GOAL.
The records that follow must be repeated verbatim, every one of them.

(CAD and scene scripts)
....

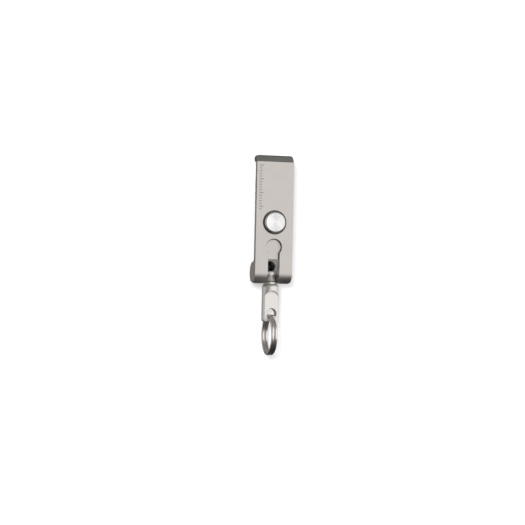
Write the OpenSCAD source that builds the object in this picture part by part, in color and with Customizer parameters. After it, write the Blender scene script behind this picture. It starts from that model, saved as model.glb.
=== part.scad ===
// Quick-release key clip: a belt clip with a push button, a keyhole lock and a swivel stud for a split ring.
// Millimetres. +Z is up, the front face looks towards -Y, and the stud and the ring hang straight down.
// Inside the modules, heights start at the lowest line of the knuckle and depths at the knuckle's axis.
// in_frame() then moves everything so that the origin is under the crown of the clip's bend.

/* [Front plate] */
// Width of the front plate, of the knuckle and of the top bar
plate_w = 14; // [13:0.1:14.5]
// Thickness of the front plate
plate_t = 2.2; // [2.2:0.1:2.5]
// Height of the front plate, from the knuckle's lowest line to the top bar
plate_h = 44.5; // [44:0.5:50]
// Diameter of the knuckle at the foot of the front plate
knuckle_d = 7.8; // [7.8:0.1:8.2]
// Radius of the corners of the front outline
corner_r = 1.1; // [0.8:0.1:1.4]

/* [Keyhole] */
// Width of the slot in which the stud swings
slot_w = 4.4; // [4.4:0.1:4.8]
// Diameter of the round part of the keyhole
keyhole_d = 6.1; // [6.1:0.1:6.4]
// Height of the centre of the round part
keyhole_z = 13.3; // [12.5:0.1:13.5]
// Depth of the tongue's face behind the front face
tongue_recess = 1.1; // [0.6:0.1:1.1]
// Gap all round the tongue
tongue_gap = 0.3; // [0.2:0.05:0.4]

/* [Push button] */
// Diameter of the hole in the front plate
button_hole_d = 8.9; // [8.6:0.1:9]
// Diameter of the button
button_d = 7.8; // [7.2:0.1:8]
// Height of the button's centre
button_z = 22.3; // [21.5:0.1:24]
// How far the button stands out of the front face
button_proud = 1.2; // [1:0.1:1.4]

/* [Clip] */
// Total height of the clip, up to the top of its bend
clip_h = 47; // [46.5:0.5:52.5]
// Width of the spring leg
leg_w = 10; // [9:0.2:10.2]
// Thickness of the spring leg
leg_t = 1.3; // [1.2:0.1:1.4]
// Diameter of the ceramic ball in the tip of the leg
ball_d = 4; // [3.8:0.1:4.2]
// Height of the ball
ball_z = 6.2; // [6.2:0.1:6.5]

/* [Stud and ring] */
// Diameter of the swivel barrel
barrel_d = 6.3; // [6.2:0.1:6.5]
// Distance from the knuckle's lowest line down to the barrel's end
barrel_drop = 13.9; // [13.6:0.1:16]
// Thickness of the barrel between its two flats
flat_t = 3.6; // [3.4:0.1:3.8]
// Diameter of the hole for the split ring
ring_hole_d = 3.9; // [3.9:0.1:4.1]
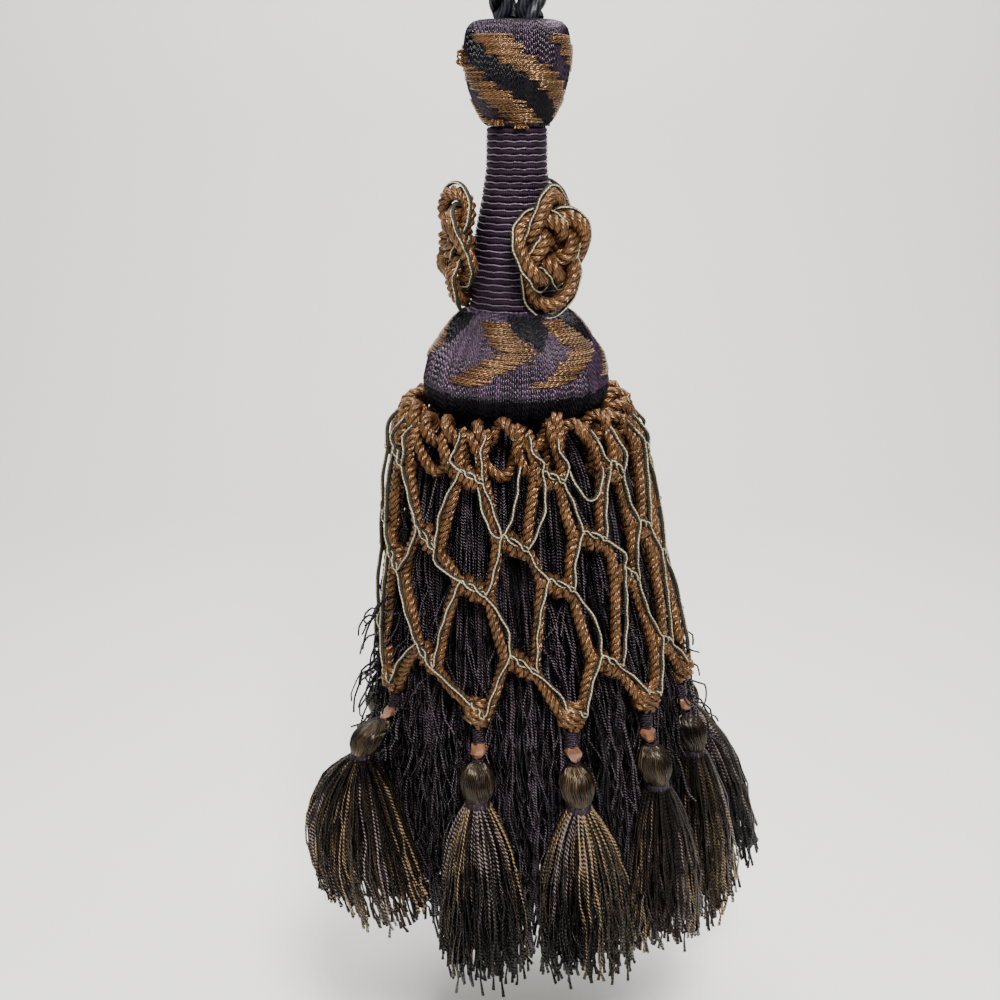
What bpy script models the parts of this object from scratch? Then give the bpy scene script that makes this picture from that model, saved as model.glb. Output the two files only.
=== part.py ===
"""Curtain tieback tassel: a floss-wound head, three rosette knots, a cord net, small tassels and a skirt.

Metres, +Z up. The origin is the inside top of the rope loop that the tassel hangs from. Heights are written
as a drop below that point in millimetres. An azimuth is in degrees, 0 at the front (-Y), growing towards +X.
"""

import math
import random
from bisect import bisect_right

import bmesh
import bpy
from mathutils import Vector

MM = 0.001
SEAT = 0.3  # gap between pieces that rest on each other

# Heights, as drops below the loop's inside top.
CUP_TOP = 70.0
CUP_TALL = 29.0
NECK_TALL = 53.0
BUN_TALL = 36.0
NECK_TOP = CUP_TOP + CUP_TALL + SEAT
BUN_TOP = NECK_TOP + NECK_TALL + SEAT
SKIRT_TOP = BUN_TOP + BUN_TALL + SEAT

# Rope.
ROPE_R = 4.25
ROPE_VALLEY = 0.76  # radius between two strands, as a share of ROPE_R
ROPE_PITCH = 24.0
LOOP_R = 17.5  # radius of the loop's round top, at the rope's middle
LEG_APART = 9.1  # between the two legs where they are laid together
TWIST_START = 3.0  # how far above the cup the legs start to turn about each other
TWIST_FROM = math.radians(-35.0)  # where the first leg stands about the other at the cup
TWIST_END = 34.0  # drop at which they part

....

WRITTEN SOLUTION.
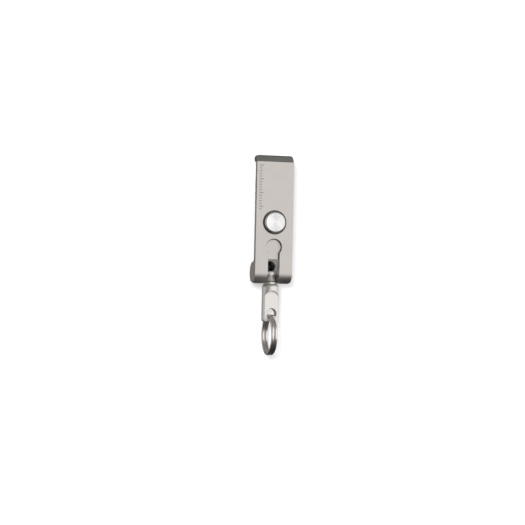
Write the OpenSCAD source that builds the object in this picture part by part, in color and with Customizer parameters. After it, write the Blender scene script behind this picture. It starts from that model, saved as model.glb.
=== part.scad ===
// Quick-release key clip: a belt clip with a push button, a keyhole lock and a swivel stud for a split ring.
// Millimetres. +Z is up, the front face looks towards -Y, and the stud and the ring hang straight down.
// Inside the modules, heights start at the lowest line of the knuckle and depths at the knuckle's axis.
// in_frame() then moves everything so that the origin is under the crown of the clip's bend.

/* [Front plate] */
// Width of the front plate, of the knuckle and of the top bar
plate_w = 14; // [13:0.1:14.5]
// Thickness of the front plate
plate_t = 2.2; // [2.2:0.1:2.5]
// Height of the front plate, from the knuckle's lowest line to the top bar
plate_h = 44.5; // [44:0.5:50]
// Diameter of the knuckle at the foot of the front plate
knuckle_d = 7.8; // [7.8:0.1:8.2]
// Radius of the corners of the front outline
corner_r = 1.1; // [0.8:0.1:1.4]

/* [Keyhole] */
// Width of the slot in which the stud swings
slot_w = 4.4; // [4.4:0.1:4.8]
// Diameter of the round part of the keyhole
keyhole_d = 6.1; // [6.1:0.1:6.4]
// Height of the centre of the round part
keyhole_z = 13.3; // [12.5:0.1:13.5]
// Depth of the tongue's face behind the front face
tongue_recess = 1.1; // [0.6:0.1:1.1]
// Gap all round the tongue
tongue_gap = 0.3; // [0.2:0.05:0.4]

/* [Push button] */
// Diameter of the hole in the front plate
button_hole_d = 8.9; // [8.6:0.1:9]
// Diameter of the button
button_d = 7.8; // [7.2:0.1:8]
// Height of the button's centre
button_z = 22.3; // [21.5:0.1:24]
// How far the button stands out of the front face
button_proud = 1.2; // [1:0.1:1.4]

/* [Clip] */
// Total height of the clip, up to the top of its bend
clip_h = 47; // [46.5:0.5:52.5]
// Width of the spring leg
leg_w = 10; // [9:0.2:10.2]
// Thickness of the spring leg
leg_t = 1.3; // [1.2:0.1:1.4]
// Diameter of the ceramic ball in the tip of the leg
ball_d = 4; // [3.8:0.1:4.2]
// Height of the ball
ball_z = 6.2; // [6.2:0.1:6.5]

/* [Stud and ring] */
// Diameter of the swivel barrel
barrel_d = 6.3; // [6.2:0.1:6.5]
// Distance from the knuckle's lowest line down to the barrel's end
barrel_drop = 13.9; // [13.6:0.1:16]
// Thickness of the barrel between its two flats
flat_t = 3.6; // [3.4:0.1:3.8]
// Diameter of the hole for the split ring
ring_hole_d = 3.9; // [3.9:0.1:4.1]
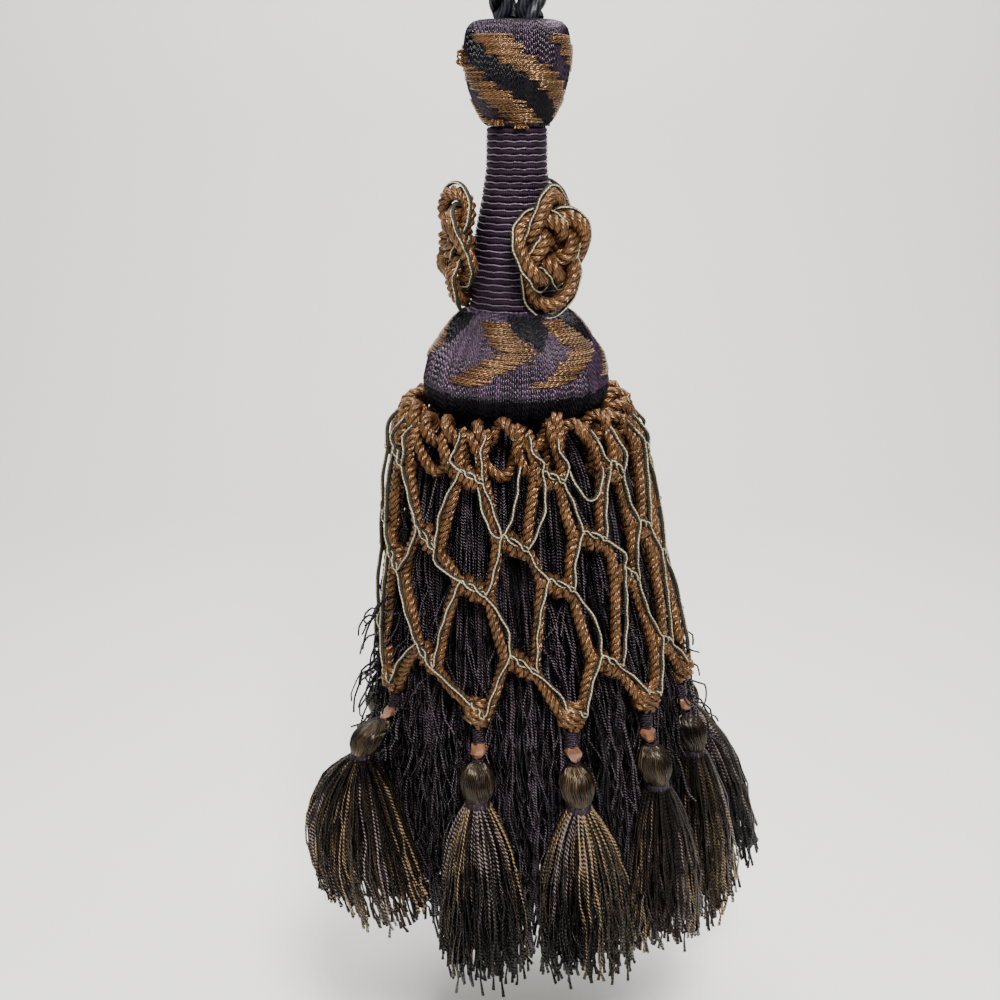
What bpy script models the parts of this object from scratch? Then give the bpy scene script that makes this picture from that model, saved as model.glb. Output the two files only.
=== part.py ===
"""Curtain tieback tassel: a floss-wound head, three rosette knots, a cord net, small tassels and a skirt.

Metres, +Z up. The origin is the inside top of the rope loop that the tassel hangs from. Heights are written
as a drop below that point in millimetres. An azimuth is in degrees, 0 at the front (-Y), growing towards +X.
"""

import math
import random
from bisect import bisect_right

import bmesh
import bpy
from mathutils import Vector

MM = 0.001
SEAT = 0.3  # gap between pieces that rest on each other

# Heights, as drops below the loop's inside top.
CUP_TOP = 70.0
CUP_TALL = 29.0
NECK_TALL = 53.0
BUN_TALL = 36.0
NECK_TOP = CUP_TOP + CUP_TALL + SEAT
BUN_TOP = NECK_TOP + NECK_TALL + SEAT
SKIRT_TOP = BUN_TOP + BUN_TALL + SEAT

# Rope.
ROPE_R = 4.25
ROPE_VALLEY = 0.76  # radius between two strands, as a share of ROPE_R
ROPE_PITCH = 24.0
LOOP_R = 17.5  # radius of the loop's round top, at the rope's middle
LEG_APART = 9.1  # between the two legs where they are laid together
TWIST_START = 3.0  # how far above the cup the legs start to turn about each other
TWIST_FROM = math.radians(-35.0)  # where the first leg stands about the other at the cup
TWIST_END = 34.0  # drop at which they part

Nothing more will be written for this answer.